Filming and Location

In terms of the way the films are shot, authentic British films take a much more relaxed approach to filmmaking. Unlike the more American style of filming, there are more views of surroundings and less, intrusive close-up shots. American films tend to be filmed/edited with plenty of close-ups that tell the audience how to feel, what to notice and who to root for. Our films take a step back and let the audience make up their own minds about what they are seeing. There is a sort of unique breadth to our nation’s cinema that is evident, even in British films that are more commercialised.


As shown, featuring views of the UK is an important part. However, it is not just a question of capturing part of the film in the UK landscape, these films were made here, on location in the UK or in studios like Pinewood and Leavesden (Warner Bros studio).

Funding and Support

Part of what makes a film British is support. The majority of films that most would refer to as British have been backed by the Film Council (which is now the BFI) or broadcasters such as the BBC or Channel 4. They provide the money needed to make the films and they make sure that the films are being seen by the public. Four Lions was backed by Film4. Fish Tank was backed by the UK Film Council and BBC Films. Bullet Boy was backed by the UK Film Council and BBC Films. London to Brighton was presented by the UK Film Council. This is England was backed by Film4 and the UK Film Council.

With that being said, would that mean that films which are co-funded by foreign companies and broadcasters, are less British?

While there are British films, such as Bullet Boy, Four Lions, This is England, London to Brighton, and Kidulthood, that stay closer to their roots, it is not to say that the more commercialised films from the UK (backed by British media professionals and studios) don’t follow some of the rules of ‘What makes a British film?’.
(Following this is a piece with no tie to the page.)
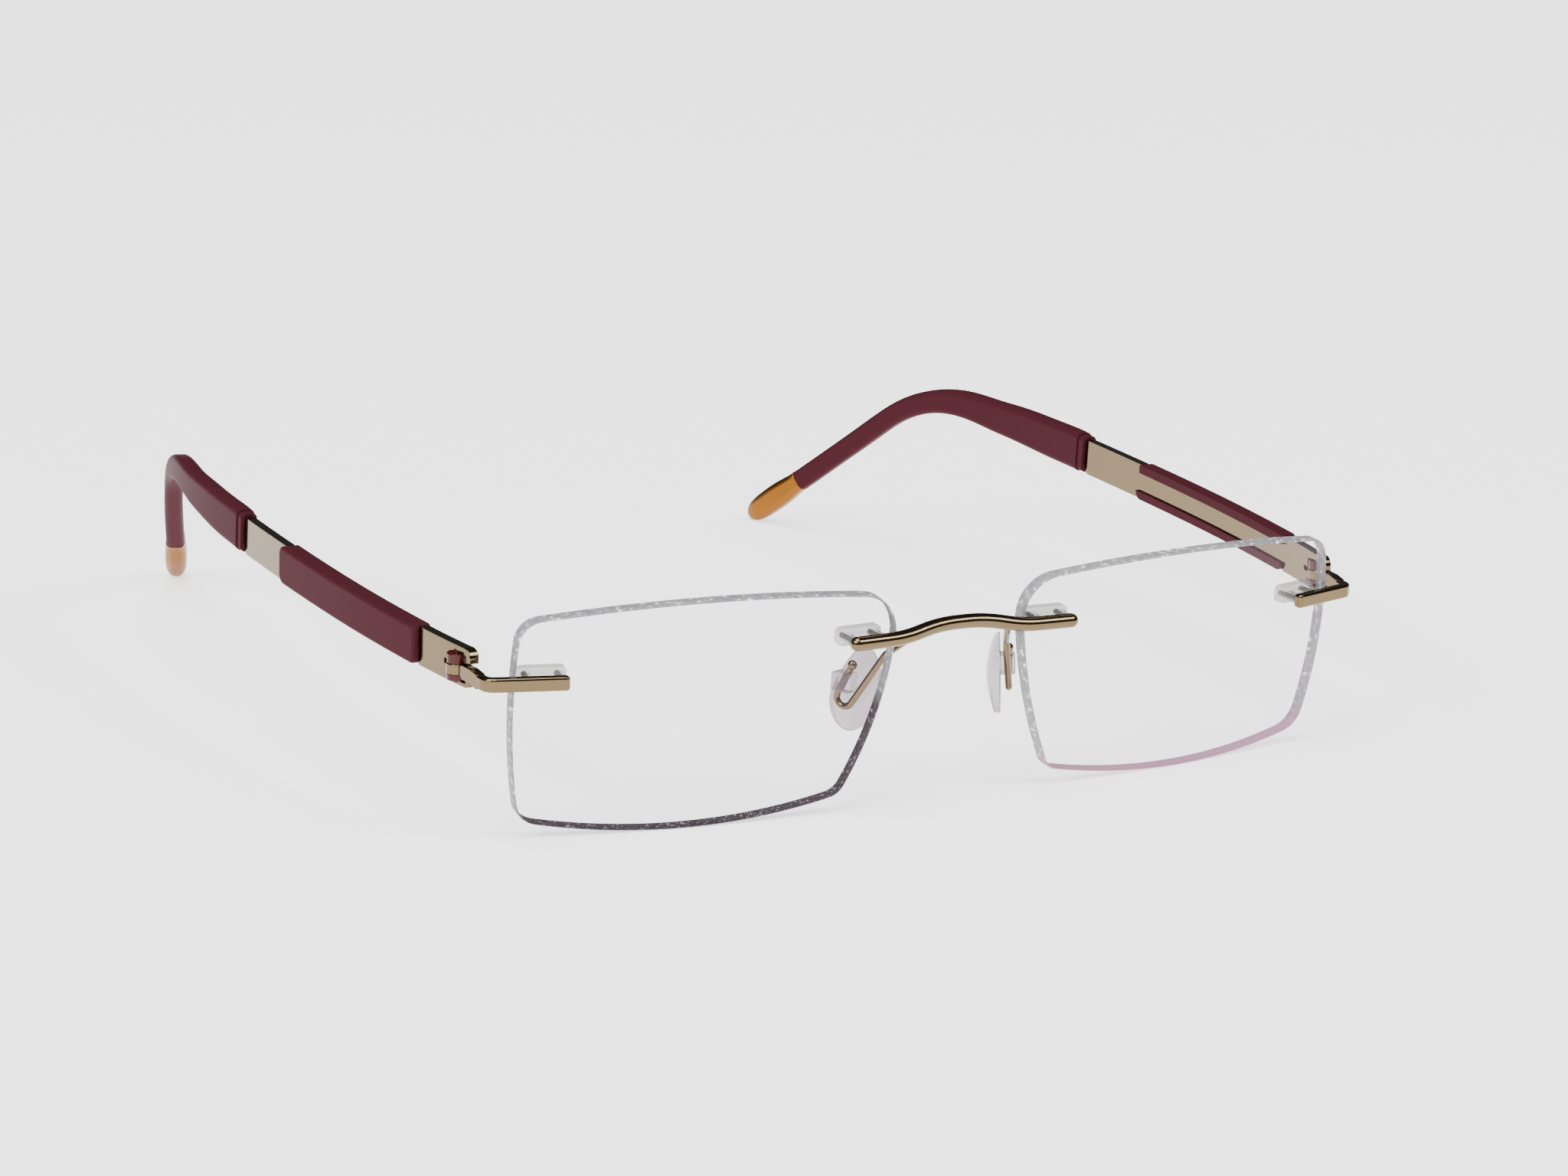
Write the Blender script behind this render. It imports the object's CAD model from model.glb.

Unfortunately, the films that truly carry the British signature are not always the ones to become commercial successes overseas. Maybe it is because the British style is much more real and raw then the more popular American style, which is more dramatic and polished. Maybe it’s because this kind of grit can leave a ‘bitter taste in the mouths’ of moviegoers accustomed to American Cinema.

Whatever the reason, in other places in the world like America or Canada, British Cinema is merely known for large franchise films such as Harry Potter or the Bond films, and to others, British Cinema is reduced to merely English accents and witty remarks.

It is important to realise that British Cinema is much more than that. It is created to send a message, yet packaged so authentically that it is believable. It is intelligent, and through provoking; relaxed and unobtrusive. It should be celebrated for its distinctiveness and integrity, as it is truly unique.